- **Task objective**
Extract exactly those lines that lie between the start of the material and the line with "bead_r = 0.3; // [0.25:0.01:0.35]", including both boundary lines and no others.

[Recorded information start]

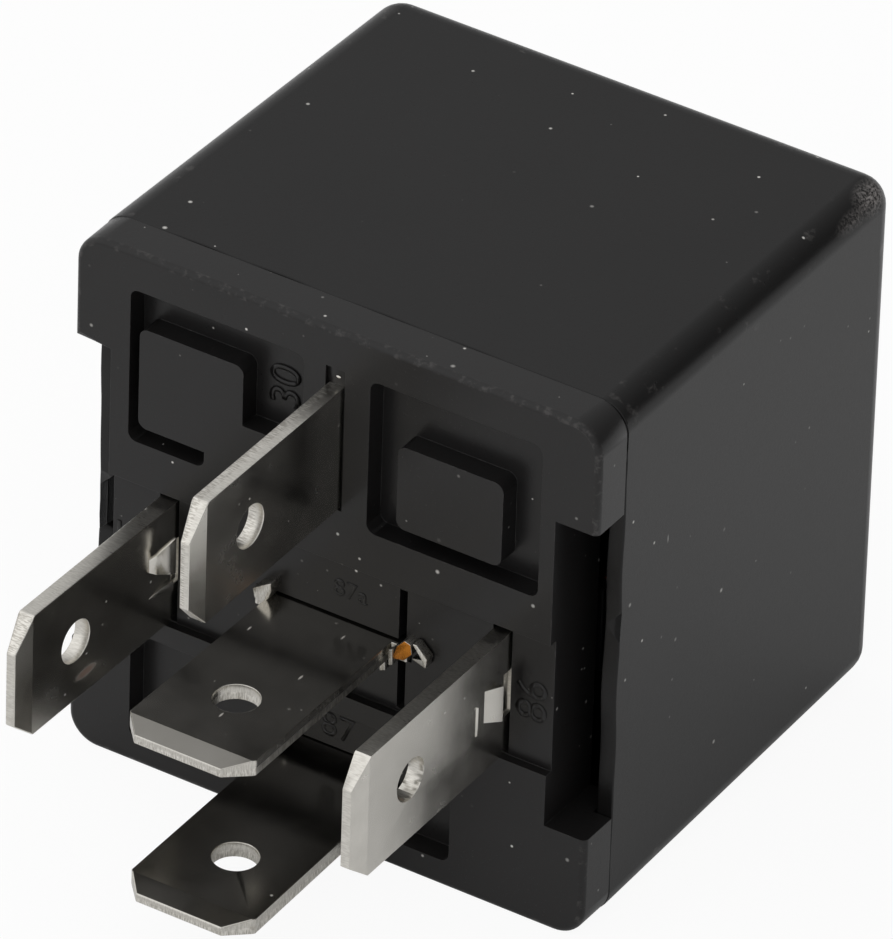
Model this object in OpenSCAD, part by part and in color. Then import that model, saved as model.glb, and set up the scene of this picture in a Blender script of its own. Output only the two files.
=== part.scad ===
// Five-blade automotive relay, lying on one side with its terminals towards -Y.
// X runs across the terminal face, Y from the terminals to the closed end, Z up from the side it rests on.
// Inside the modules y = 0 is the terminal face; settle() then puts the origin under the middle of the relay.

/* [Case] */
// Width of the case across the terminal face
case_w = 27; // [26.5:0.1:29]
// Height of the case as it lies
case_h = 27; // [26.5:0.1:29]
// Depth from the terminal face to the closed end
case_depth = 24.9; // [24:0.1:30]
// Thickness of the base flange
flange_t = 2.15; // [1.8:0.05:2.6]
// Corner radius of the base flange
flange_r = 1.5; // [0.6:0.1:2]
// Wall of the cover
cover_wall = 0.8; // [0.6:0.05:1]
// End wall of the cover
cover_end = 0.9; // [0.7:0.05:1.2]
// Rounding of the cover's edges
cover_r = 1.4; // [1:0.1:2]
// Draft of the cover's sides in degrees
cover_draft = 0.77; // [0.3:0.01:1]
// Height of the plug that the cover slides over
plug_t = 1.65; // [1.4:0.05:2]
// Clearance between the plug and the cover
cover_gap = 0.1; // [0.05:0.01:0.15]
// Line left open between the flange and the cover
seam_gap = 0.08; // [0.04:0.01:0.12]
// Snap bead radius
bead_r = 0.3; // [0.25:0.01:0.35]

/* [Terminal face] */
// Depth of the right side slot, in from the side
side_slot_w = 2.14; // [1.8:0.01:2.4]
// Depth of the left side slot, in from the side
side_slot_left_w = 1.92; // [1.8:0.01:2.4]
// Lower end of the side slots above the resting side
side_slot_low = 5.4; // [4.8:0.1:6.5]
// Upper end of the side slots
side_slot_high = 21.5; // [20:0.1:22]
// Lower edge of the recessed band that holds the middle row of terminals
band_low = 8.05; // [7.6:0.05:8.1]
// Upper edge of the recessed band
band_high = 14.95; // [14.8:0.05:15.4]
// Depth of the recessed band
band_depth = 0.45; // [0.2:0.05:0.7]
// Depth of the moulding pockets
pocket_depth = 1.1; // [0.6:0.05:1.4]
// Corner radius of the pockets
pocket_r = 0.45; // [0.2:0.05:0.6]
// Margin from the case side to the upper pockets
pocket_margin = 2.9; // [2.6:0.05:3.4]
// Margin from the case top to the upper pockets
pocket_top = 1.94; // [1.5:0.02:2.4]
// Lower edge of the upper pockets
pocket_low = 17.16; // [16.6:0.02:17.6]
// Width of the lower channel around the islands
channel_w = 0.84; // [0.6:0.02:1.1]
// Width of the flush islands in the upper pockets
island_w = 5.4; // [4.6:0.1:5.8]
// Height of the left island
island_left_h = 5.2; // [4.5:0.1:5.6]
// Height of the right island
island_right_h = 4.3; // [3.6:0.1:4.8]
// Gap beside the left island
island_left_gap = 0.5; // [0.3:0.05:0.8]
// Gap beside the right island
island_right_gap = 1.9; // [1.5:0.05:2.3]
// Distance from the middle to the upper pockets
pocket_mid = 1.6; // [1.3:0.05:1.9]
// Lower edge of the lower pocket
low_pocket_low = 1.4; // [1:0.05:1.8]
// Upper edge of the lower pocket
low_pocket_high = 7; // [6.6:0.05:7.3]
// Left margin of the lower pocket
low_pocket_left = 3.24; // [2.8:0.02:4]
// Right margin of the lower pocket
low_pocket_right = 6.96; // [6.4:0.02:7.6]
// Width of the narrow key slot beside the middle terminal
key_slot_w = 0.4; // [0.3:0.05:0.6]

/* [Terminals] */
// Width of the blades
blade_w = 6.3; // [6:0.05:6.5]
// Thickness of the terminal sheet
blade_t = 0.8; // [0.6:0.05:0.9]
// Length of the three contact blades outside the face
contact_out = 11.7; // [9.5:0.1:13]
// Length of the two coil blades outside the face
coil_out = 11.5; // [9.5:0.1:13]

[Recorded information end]

- **Output for this task**
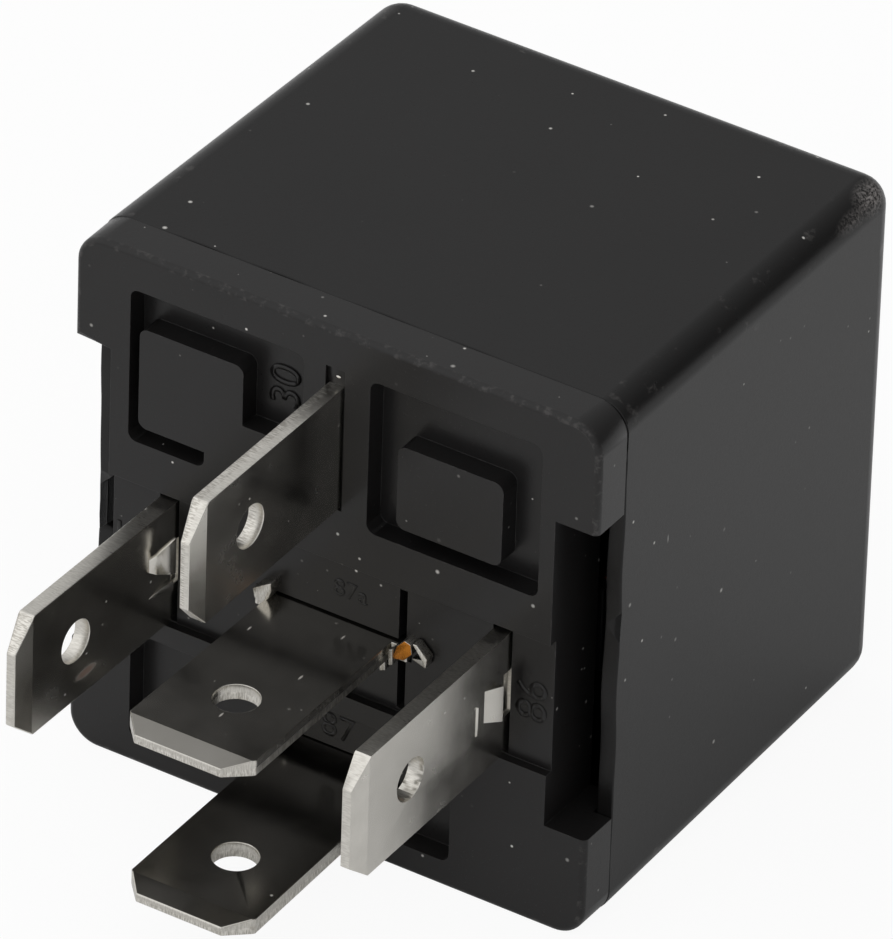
Model this object in OpenSCAD, part by part and in color. Then import that model, saved as model.glb, and set up the scene of this picture in a Blender script of its own. Output only the two files.
=== part.scad ===
// Five-blade automotive relay, lying on one side with its terminals towards -Y.
// X runs across the terminal face, Y from the terminals to the closed end, Z up from the side it rests on.
// Inside the modules y = 0 is the terminal face; settle() then puts the origin under the middle of the relay.

/* [Case] */
// Width of the case across the terminal face
case_w = 27; // [26.5:0.1:29]
// Height of the case as it lies
case_h = 27; // [26.5:0.1:29]
// Depth from the terminal face to the closed end
case_depth = 24.9; // [24:0.1:30]
// Thickness of the base flange
flange_t = 2.15; // [1.8:0.05:2.6]
// Corner radius of the base flange
flange_r = 1.5; // [0.6:0.1:2]
// Wall of the cover
cover_wall = 0.8; // [0.6:0.05:1]
// End wall of the cover
cover_end = 0.9; // [0.7:0.05:1.2]
// Rounding of the cover's edges
cover_r = 1.4; // [1:0.1:2]
// Draft of the cover's sides in degrees
cover_draft = 0.77; // [0.3:0.01:1]
// Height of the plug that the cover slides over
plug_t = 1.65; // [1.4:0.05:2]
// Clearance between the plug and the cover
cover_gap = 0.1; // [0.05:0.01:0.15]
// Line left open between the flange and the cover
seam_gap = 0.08; // [0.04:0.01:0.12]
// Snap bead radius
bead_r = 0.3; // [0.25:0.01:0.35]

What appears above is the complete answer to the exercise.